This posy ring expresses the wearer’s wish for a long and faithful relationship, either in friendship or married life.  

“Posy rings,” their name deriving from the term poésie or poetry, are rings with mottoes or inscriptions on a plain gold band, either in prose or verse. They find mention in plays by William Shakespeare, such as Hamlet and the Merchant of Venice. However throughout the seventeenth and eighteenth century rings with amatory motifs and posy rings, in particular, became hugely popular as gifts. These were customarily exchanged between friends, relatives and lovers, and at betrothals and wedding ceremonies.  In many instances the message was concealed inside the hoop and its content only known to the wearer and giver.  In this ring the bestower expresses his or her wish for a long and faithful relationship, for loyalty either in friendship or in married life.

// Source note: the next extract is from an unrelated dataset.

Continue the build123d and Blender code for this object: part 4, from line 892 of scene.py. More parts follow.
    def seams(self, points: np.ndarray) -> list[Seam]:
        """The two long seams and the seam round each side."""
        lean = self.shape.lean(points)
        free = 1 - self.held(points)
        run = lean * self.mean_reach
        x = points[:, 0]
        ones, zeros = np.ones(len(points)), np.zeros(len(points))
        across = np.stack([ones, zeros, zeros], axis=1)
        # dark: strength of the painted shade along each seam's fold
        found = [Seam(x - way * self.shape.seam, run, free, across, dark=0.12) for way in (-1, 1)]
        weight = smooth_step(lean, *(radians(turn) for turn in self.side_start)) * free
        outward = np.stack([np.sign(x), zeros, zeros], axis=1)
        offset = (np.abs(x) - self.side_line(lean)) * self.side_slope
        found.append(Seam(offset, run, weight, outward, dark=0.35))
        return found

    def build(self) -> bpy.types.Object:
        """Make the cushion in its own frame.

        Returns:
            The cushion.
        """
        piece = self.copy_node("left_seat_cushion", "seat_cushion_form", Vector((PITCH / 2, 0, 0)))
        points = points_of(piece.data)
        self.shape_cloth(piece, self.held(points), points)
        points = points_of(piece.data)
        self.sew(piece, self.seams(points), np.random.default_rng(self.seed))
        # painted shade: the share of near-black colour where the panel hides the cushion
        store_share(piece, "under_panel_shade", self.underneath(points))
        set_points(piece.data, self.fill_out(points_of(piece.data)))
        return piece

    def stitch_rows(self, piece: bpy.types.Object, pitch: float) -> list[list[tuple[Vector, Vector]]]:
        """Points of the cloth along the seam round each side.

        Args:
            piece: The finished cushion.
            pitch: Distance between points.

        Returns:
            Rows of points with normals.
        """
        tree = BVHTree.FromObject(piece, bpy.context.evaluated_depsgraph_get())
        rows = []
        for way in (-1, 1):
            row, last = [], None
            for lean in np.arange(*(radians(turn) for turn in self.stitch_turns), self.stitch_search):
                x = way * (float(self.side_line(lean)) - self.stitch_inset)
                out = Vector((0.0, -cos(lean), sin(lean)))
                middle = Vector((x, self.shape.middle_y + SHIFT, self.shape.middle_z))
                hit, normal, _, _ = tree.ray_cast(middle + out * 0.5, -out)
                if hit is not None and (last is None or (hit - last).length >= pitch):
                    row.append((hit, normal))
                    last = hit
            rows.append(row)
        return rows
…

The wide gold band with D-section is engraved inside with the inscription “Be constant and true” in italics. The ring is in good wearable condition.

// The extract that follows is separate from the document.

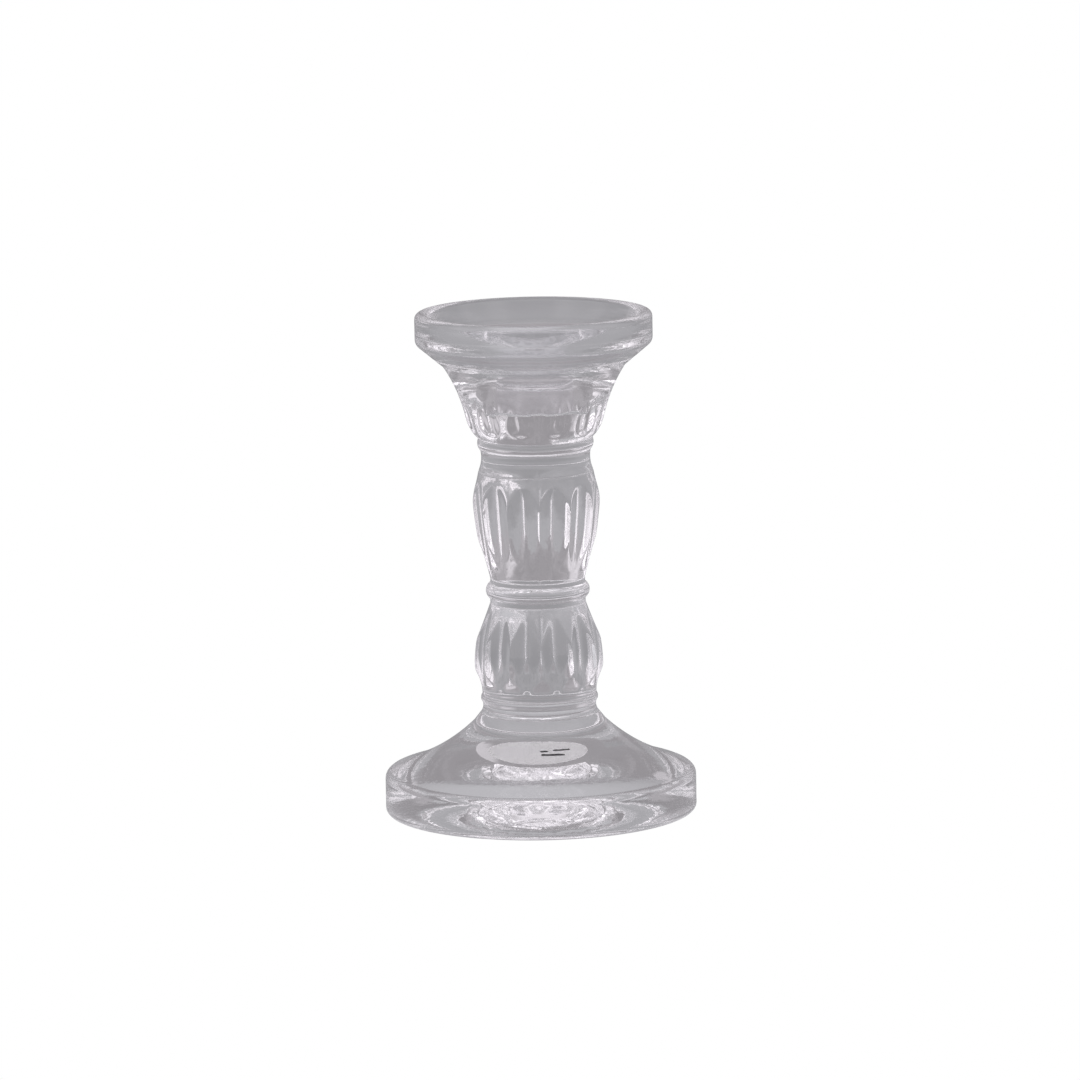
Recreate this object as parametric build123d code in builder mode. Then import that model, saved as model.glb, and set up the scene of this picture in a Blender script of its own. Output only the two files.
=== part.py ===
from build123d import *
import os
from math import degrees

# A clear pressed-glass candlestick, 150 mm tall, for a 22 mm taper candle in its socket or a small
# flat candle in the dish around it.
#
# It is a stack of nine glass sections on one vertical axis, +Z up. Each stands on the ground flat top
# of the one below, and a thin clear bond holds them together:
#   foot, foot_collar, lower_knop, middle_ring, upper_knop, neck, neck_ring, candle_nozzle, drip_pan.
# A round paper label is stuck to the roof of the hollow under the foot. Nothing moves.
# The origin is on the axis, in the plane that the foot stands on. All sizes are in millimetres.
# In an outline, a point is (distance from the axis, height), and a side is drawn from the table up.

# ---- Heights of the sections, from the table up ----
foot_height = 30.0
collar_height = 5.5
lower_knop_height = 27.5
middle_ring_height = 7.5
upper_knop_height = 32.0
neck_height = 6.5
neck_ring_height = 3.5
nozzle_height = 24.5
pan_height = 13.0

# ---- Radii of the flats where two sections meet ----
foot_joint_radius = 17.5
collar_joint_radius = 17.0
lower_ring_joint_radius = 14.2
upper_ring_joint_radius = 14.1
shoulder_joint_radius = 17.1
neck_joint_radius = 16.4
nozzle_joint_radius = 16.9
pan_joint_radius = 30.3
joint_edge = 0.35  # both sections have this rounding at a joint, which leaves a fine groove

# ---- Foot ----
foot_radius = 46.4
foot_edge_height = 12.3
foot_edge_top_rounding = 2.5
foot_edge_bottom_rounding = 1.8
foot_bell_sag = 2.0  # how far the slope above the edge curves in
foot_throat_spread = 2.2  # how far the top of the slope stands out beyond the collar
foot_throat_height = 2.8  # of the steep part between the slope and the collar
foot_throat_rounding = 5.0
standing_ring_width = 6.4  # from the outside of the foot to the mouth of the hollow
hollow_depth = 9.5
hollow_roof_radius = 14.5
hollow_wall_sag = 1.0  # how far the hollow's wall curves out into the glass
hollow_roof_rounding = 1.5
hollow_mouth_rounding = 1.2

# ---- Collar, rings and neck ----
collar_sag = 0.4
collar_bead_height = 2.2
collar_bead_depth = 0.45
ring_strip_height = 1.4  # of the plain strip above the middle ring's bead, and of the one below it
ring_bead_depth = 1.3
neck_sag = 0.5
neck_ring_depth = 0.6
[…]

This posy is not recorded in Evans 1931, however, variations of mottoes such as “Constancy is a noble virtue,” “Constant to thee Ile ever be,” “Constant true love comes from above” or “Constant you for I am trew” (p. 29) give a deeper meaning to the inscription inside the hoop of the above ring.   For a history of posy rings with extensive list of posies, see Evans, 1931 and Anon., A Garland of Love: A Collection of Posy-Ring Mottoes, London 1907. For further information, see Dalton 1912, pp. 174 ff.; Scarisbrick 2007, pp. 74 ff., Taylor and Scarisbrick 1978, and Oman 1974, pp. 39 ff.